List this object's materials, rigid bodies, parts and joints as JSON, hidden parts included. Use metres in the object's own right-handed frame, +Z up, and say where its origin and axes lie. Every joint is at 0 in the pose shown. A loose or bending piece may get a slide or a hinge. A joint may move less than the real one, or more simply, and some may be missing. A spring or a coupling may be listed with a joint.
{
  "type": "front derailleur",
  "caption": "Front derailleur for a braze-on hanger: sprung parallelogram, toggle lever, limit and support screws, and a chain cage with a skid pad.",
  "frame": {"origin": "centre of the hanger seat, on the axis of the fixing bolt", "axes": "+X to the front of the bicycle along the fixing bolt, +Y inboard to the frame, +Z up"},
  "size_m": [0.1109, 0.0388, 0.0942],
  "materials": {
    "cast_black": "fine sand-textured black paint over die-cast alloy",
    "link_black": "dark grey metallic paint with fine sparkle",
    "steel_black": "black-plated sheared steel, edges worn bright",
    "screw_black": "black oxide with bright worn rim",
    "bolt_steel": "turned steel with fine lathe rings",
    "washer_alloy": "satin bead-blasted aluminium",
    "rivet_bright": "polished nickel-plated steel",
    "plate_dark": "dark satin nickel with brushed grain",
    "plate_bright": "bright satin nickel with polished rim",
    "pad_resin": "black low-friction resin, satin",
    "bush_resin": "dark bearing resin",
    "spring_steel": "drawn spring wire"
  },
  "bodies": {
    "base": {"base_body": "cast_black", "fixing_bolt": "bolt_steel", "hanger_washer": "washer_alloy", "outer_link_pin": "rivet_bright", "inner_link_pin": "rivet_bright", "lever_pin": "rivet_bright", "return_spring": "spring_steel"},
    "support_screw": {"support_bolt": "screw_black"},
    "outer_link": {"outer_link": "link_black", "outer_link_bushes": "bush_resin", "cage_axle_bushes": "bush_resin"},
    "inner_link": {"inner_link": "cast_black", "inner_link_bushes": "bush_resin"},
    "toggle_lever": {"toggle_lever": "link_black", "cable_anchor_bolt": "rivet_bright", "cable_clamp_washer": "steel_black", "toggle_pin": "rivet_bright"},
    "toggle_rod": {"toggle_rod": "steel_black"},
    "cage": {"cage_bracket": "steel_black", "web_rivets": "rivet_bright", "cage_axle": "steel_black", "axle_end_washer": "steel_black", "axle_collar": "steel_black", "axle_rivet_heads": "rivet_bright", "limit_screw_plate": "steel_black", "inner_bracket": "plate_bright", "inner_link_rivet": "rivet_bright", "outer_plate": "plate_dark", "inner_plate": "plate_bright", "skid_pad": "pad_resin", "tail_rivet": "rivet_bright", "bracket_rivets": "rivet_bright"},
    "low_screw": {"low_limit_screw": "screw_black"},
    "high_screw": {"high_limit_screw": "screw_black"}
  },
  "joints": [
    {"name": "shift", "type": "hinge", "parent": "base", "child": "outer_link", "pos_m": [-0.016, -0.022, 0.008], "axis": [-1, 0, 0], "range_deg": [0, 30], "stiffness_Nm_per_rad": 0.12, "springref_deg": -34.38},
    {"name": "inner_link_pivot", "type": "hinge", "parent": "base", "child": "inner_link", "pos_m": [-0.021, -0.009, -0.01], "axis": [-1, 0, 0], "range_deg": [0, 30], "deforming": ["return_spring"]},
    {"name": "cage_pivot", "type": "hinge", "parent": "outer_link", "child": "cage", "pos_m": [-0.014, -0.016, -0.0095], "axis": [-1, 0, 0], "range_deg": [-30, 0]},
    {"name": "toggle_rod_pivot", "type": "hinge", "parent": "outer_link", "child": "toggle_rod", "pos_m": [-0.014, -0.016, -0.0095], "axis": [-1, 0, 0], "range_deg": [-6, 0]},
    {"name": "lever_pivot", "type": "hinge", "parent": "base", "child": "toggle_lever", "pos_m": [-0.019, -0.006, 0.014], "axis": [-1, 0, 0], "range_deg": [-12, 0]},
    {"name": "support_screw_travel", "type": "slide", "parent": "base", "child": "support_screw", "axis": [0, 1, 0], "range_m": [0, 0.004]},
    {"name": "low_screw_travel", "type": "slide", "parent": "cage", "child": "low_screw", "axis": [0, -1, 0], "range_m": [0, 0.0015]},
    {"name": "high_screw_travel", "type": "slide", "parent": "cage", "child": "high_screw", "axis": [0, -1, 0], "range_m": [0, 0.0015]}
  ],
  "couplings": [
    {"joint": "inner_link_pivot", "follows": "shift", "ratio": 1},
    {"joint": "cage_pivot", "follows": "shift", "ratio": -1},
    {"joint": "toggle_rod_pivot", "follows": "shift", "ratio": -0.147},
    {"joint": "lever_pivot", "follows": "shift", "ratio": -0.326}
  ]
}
※
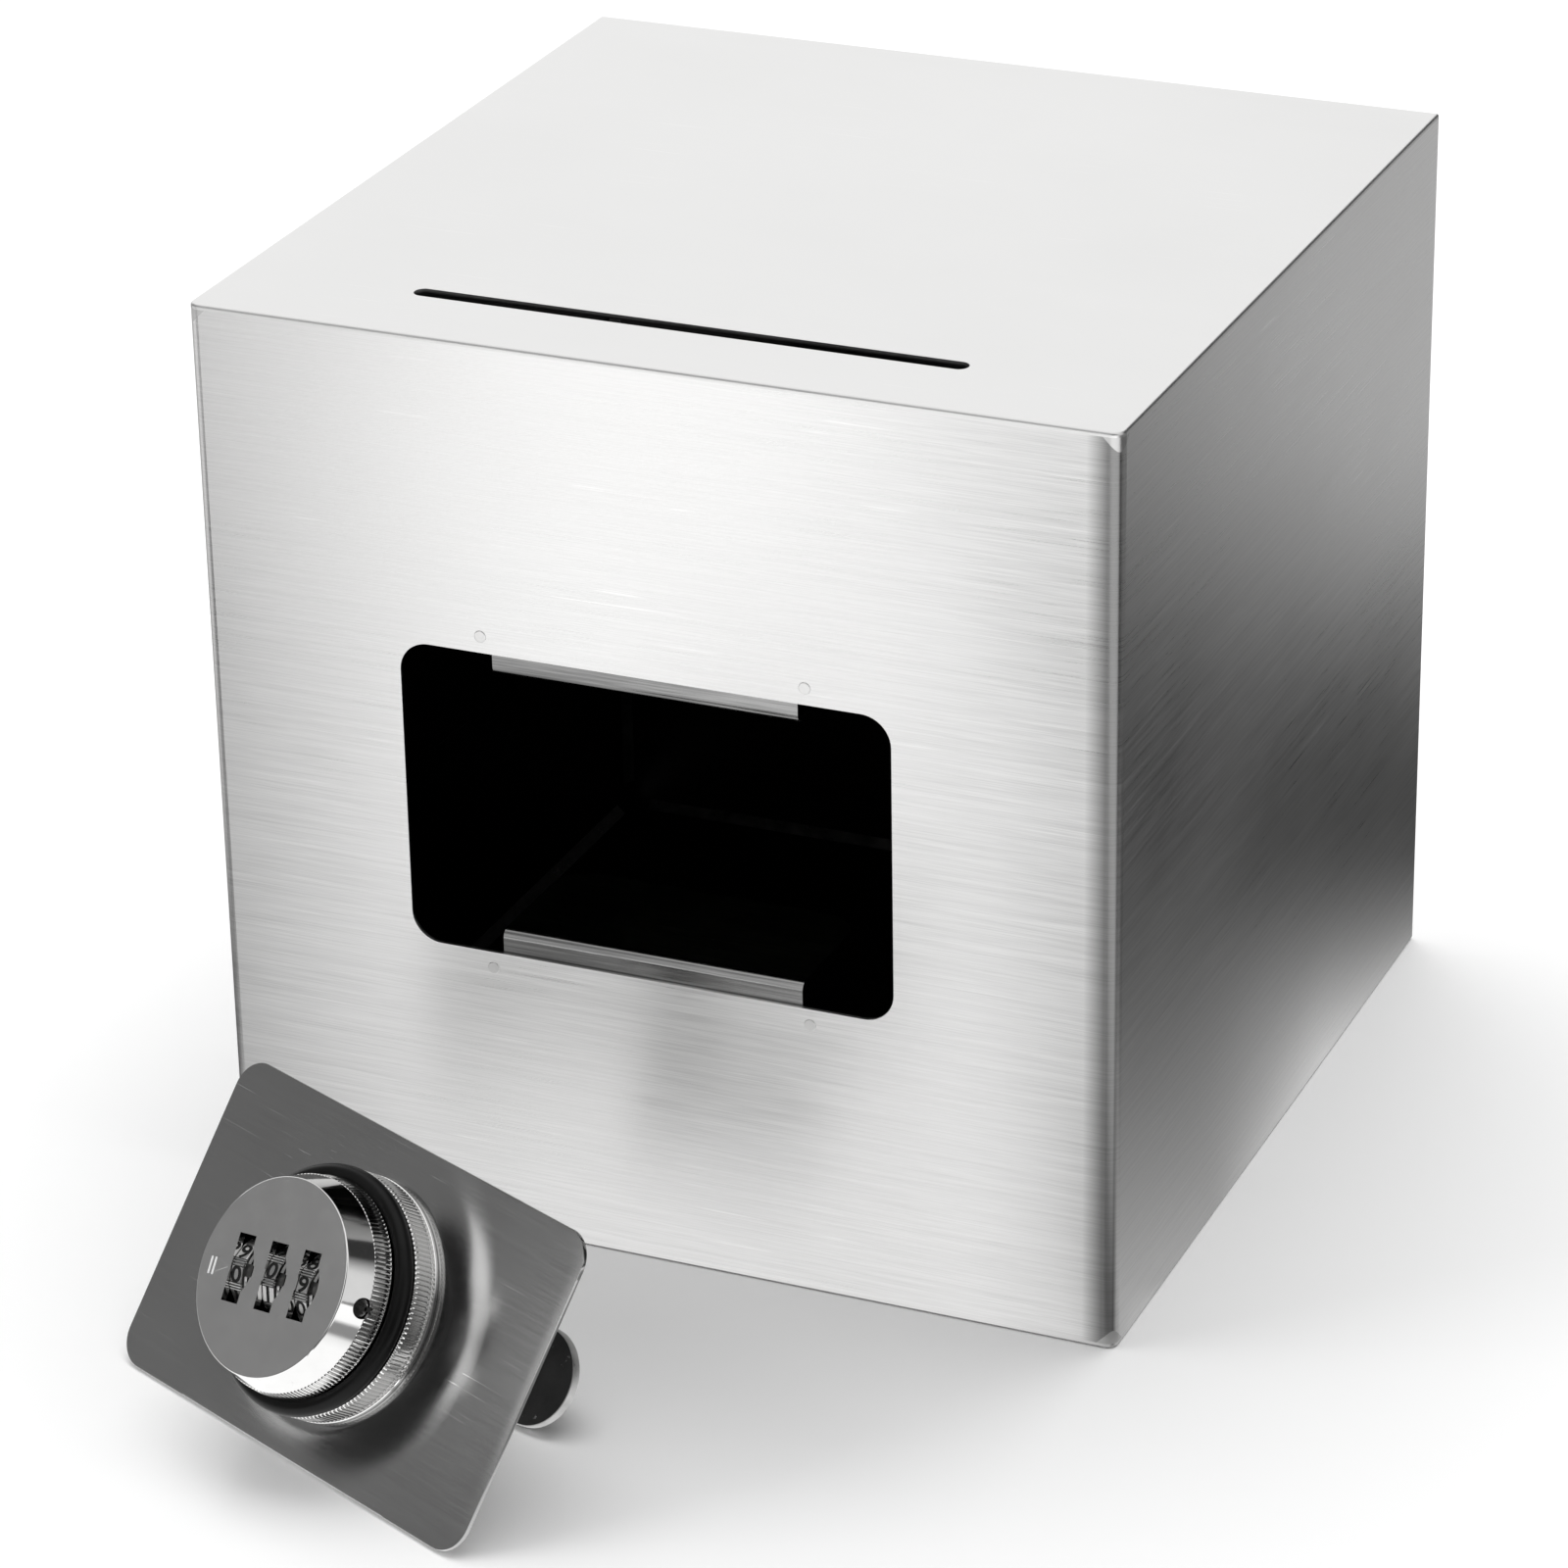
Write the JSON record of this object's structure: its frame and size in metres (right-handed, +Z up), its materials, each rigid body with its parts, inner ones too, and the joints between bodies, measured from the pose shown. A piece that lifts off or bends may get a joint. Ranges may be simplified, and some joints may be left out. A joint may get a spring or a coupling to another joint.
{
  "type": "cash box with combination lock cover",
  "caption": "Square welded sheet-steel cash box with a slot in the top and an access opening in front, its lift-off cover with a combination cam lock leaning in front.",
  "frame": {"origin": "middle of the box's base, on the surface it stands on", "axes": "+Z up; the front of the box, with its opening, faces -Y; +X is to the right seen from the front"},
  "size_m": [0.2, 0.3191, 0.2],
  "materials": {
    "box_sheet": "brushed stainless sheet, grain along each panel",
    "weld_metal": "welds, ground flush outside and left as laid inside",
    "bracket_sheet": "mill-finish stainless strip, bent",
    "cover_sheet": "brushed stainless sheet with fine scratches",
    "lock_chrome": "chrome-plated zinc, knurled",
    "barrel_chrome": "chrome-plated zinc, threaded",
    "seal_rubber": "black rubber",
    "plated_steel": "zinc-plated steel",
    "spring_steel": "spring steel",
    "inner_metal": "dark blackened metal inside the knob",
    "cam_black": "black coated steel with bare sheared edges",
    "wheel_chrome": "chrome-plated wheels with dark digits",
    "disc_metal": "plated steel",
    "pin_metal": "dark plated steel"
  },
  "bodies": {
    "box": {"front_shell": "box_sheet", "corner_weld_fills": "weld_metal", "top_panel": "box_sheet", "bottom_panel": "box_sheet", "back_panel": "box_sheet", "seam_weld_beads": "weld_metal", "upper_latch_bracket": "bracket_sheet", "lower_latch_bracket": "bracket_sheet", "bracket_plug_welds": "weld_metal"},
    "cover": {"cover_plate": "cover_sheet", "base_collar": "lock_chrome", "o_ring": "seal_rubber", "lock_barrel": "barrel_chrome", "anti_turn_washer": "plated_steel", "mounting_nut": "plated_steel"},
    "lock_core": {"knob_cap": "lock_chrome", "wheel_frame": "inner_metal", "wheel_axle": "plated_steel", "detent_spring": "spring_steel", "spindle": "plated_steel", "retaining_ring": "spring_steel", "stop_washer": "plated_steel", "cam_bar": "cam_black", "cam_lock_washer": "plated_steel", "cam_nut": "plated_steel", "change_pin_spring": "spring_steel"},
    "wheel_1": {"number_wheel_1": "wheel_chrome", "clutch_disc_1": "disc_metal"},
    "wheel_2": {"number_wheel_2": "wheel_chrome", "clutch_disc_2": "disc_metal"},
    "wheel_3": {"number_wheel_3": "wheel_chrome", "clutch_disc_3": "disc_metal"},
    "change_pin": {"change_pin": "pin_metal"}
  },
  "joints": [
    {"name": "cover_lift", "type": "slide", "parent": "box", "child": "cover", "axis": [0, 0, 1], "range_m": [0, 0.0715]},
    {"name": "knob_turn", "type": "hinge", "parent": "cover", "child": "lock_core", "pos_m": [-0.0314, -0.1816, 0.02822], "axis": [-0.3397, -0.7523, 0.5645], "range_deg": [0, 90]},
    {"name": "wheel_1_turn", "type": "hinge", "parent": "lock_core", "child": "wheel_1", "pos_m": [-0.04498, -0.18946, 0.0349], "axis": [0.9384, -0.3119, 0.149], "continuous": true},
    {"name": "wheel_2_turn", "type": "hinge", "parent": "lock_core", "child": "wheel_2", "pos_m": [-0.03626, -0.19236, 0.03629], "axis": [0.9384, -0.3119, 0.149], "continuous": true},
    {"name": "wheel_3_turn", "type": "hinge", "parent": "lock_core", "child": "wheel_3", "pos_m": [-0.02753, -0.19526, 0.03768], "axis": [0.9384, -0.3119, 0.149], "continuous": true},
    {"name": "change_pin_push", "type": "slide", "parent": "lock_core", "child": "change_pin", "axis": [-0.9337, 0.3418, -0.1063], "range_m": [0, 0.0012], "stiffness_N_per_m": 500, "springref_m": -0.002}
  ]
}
※
Task:
Determine how many lines of the data contain the word "each", and reply with that number only.

Answer below:
2